=== Direction ===
Output exactly the span of lines that begins at the line containing "cad_parts[node].hide_render = cad_parts[node].hide_viewport" and ends at the line containing "along the axle", both lines included.

=== Data shown ===
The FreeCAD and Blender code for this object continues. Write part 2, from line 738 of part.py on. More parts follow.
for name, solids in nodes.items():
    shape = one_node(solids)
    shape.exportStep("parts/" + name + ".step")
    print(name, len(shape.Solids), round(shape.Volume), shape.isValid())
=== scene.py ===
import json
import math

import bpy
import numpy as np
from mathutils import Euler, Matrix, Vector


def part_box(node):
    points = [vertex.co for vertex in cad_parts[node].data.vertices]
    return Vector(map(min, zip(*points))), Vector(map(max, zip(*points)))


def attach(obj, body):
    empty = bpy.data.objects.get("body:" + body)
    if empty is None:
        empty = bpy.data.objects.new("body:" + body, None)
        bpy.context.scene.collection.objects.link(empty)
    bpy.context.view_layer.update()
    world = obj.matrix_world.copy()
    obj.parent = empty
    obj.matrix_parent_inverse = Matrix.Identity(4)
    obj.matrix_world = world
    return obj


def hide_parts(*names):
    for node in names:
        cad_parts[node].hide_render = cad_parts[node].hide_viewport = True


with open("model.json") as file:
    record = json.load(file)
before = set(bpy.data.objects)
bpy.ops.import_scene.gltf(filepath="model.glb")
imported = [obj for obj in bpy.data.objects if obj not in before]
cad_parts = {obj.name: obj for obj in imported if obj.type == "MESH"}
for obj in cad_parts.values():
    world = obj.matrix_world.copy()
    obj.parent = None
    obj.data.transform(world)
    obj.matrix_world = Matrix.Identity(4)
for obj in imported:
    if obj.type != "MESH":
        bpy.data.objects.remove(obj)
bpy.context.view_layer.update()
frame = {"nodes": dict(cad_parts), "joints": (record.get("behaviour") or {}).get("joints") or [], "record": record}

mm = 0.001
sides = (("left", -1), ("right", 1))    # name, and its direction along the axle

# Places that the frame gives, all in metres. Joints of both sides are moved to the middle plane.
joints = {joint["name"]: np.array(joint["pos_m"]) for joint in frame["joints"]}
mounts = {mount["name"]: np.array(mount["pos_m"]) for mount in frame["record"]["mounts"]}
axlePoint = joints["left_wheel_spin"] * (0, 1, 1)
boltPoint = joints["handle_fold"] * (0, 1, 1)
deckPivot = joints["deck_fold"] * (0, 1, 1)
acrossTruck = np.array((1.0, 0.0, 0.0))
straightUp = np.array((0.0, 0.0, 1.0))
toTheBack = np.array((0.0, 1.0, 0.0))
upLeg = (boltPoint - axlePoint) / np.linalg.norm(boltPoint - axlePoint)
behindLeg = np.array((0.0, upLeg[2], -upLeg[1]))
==
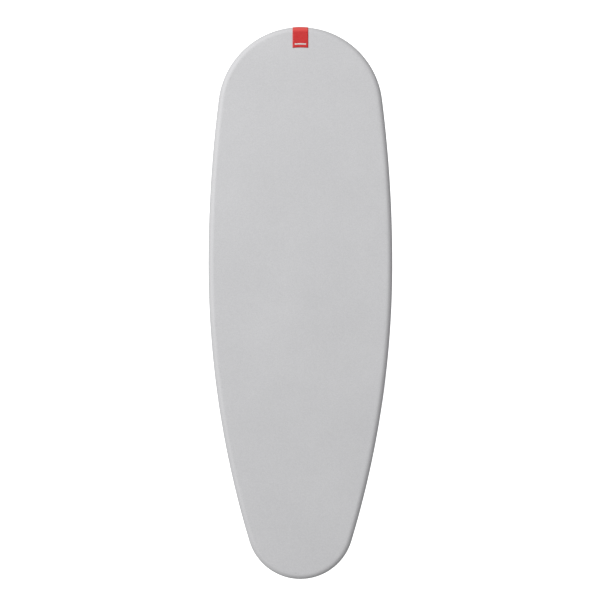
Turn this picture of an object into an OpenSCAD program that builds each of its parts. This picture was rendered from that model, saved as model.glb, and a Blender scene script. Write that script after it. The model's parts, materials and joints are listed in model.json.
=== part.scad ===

=== Task result ===
        cad_parts[node].hide_render = cad_parts[node].hide_viewport = True


with open("model.json") as file:
    record = json.load(file)
before = set(bpy.data.objects)
bpy.ops.import_scene.gltf(filepath="model.glb")
imported = [obj for obj in bpy.data.objects if obj not in before]
cad_parts = {obj.name: obj for obj in imported if obj.type == "MESH"}
for obj in cad_parts.values():
    world = obj.matrix_world.copy()
    obj.parent = None
    obj.data.transform(world)
    obj.matrix_world = Matrix.Identity(4)
for obj in imported:
    if obj.type != "MESH":
        bpy.data.objects.remove(obj)
bpy.context.view_layer.update()
frame = {"nodes": dict(cad_parts), "joints": (record.get("behaviour") or {}).get("joints") or [], "record": record}

mm = 0.001
sides = (("left", -1), ("right", 1))    # name, and its direction along the axle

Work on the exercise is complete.